### OBJECTIVE
Every line of the material that follows must be printed again exactly.

### DATA EXCERPT
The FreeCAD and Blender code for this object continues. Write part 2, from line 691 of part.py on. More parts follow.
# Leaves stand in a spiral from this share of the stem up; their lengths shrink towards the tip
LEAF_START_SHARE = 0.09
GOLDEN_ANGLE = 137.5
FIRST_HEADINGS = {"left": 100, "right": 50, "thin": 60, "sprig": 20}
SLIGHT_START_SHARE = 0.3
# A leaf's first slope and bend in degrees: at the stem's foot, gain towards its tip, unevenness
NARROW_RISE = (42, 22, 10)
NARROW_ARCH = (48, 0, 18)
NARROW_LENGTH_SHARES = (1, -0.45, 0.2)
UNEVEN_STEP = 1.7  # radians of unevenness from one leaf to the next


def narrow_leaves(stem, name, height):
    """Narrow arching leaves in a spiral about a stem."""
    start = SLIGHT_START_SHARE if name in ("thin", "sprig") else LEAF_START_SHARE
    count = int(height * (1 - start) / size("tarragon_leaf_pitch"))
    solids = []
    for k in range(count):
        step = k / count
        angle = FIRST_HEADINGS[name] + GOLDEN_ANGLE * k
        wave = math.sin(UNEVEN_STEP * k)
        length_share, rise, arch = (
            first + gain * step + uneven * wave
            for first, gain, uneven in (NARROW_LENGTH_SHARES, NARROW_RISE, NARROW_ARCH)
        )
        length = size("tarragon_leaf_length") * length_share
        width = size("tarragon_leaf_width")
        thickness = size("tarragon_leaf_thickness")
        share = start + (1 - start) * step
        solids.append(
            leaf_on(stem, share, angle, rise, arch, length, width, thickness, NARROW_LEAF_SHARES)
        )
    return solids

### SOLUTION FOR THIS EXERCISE
The FreeCAD and Blender code for this object continues. Write part 2, from line 691 of part.py on. More parts follow.
# Leaves stand in a spiral from this share of the stem up; their lengths shrink towards the tip
LEAF_START_SHARE = 0.09
GOLDEN_ANGLE = 137.5
FIRST_HEADINGS = {"left": 100, "right": 50, "thin": 60, "sprig": 20}
SLIGHT_START_SHARE = 0.3
# A leaf's first slope and bend in degrees: at the stem's foot, gain towards its tip, unevenness
NARROW_RISE = (42, 22, 10)
NARROW_ARCH = (48, 0, 18)
NARROW_LENGTH_SHARES = (1, -0.45, 0.2)
UNEVEN_STEP = 1.7  # radians of unevenness from one leaf to the next


def narrow_leaves(stem, name, height):
    """Narrow arching leaves in a spiral about a stem."""
    start = SLIGHT_START_SHARE if name in ("thin", "sprig") else LEAF_START_SHARE
    count = int(height * (1 - start) / size("tarragon_leaf_pitch"))
    solids = []
    for k in range(count):
        step = k / count
        angle = FIRST_HEADINGS[name] + GOLDEN_ANGLE * k
        wave = math.sin(UNEVEN_STEP * k)
        length_share, rise, arch = (
            first + gain * step + uneven * wave
            for first, gain, uneven in (NARROW_LENGTH_SHARES, NARROW_RISE, NARROW_ARCH)
        )
        length = size("tarragon_leaf_length") * length_share
        width = size("tarragon_leaf_width")
        thickness = size("tarragon_leaf_thickness")
        share = start + (1 - start) * step
        solids.append(
            leaf_on(stem, share, angle, rise, arch, length, width, thickness, NARROW_LEAF_SHARES)
        )
    return solids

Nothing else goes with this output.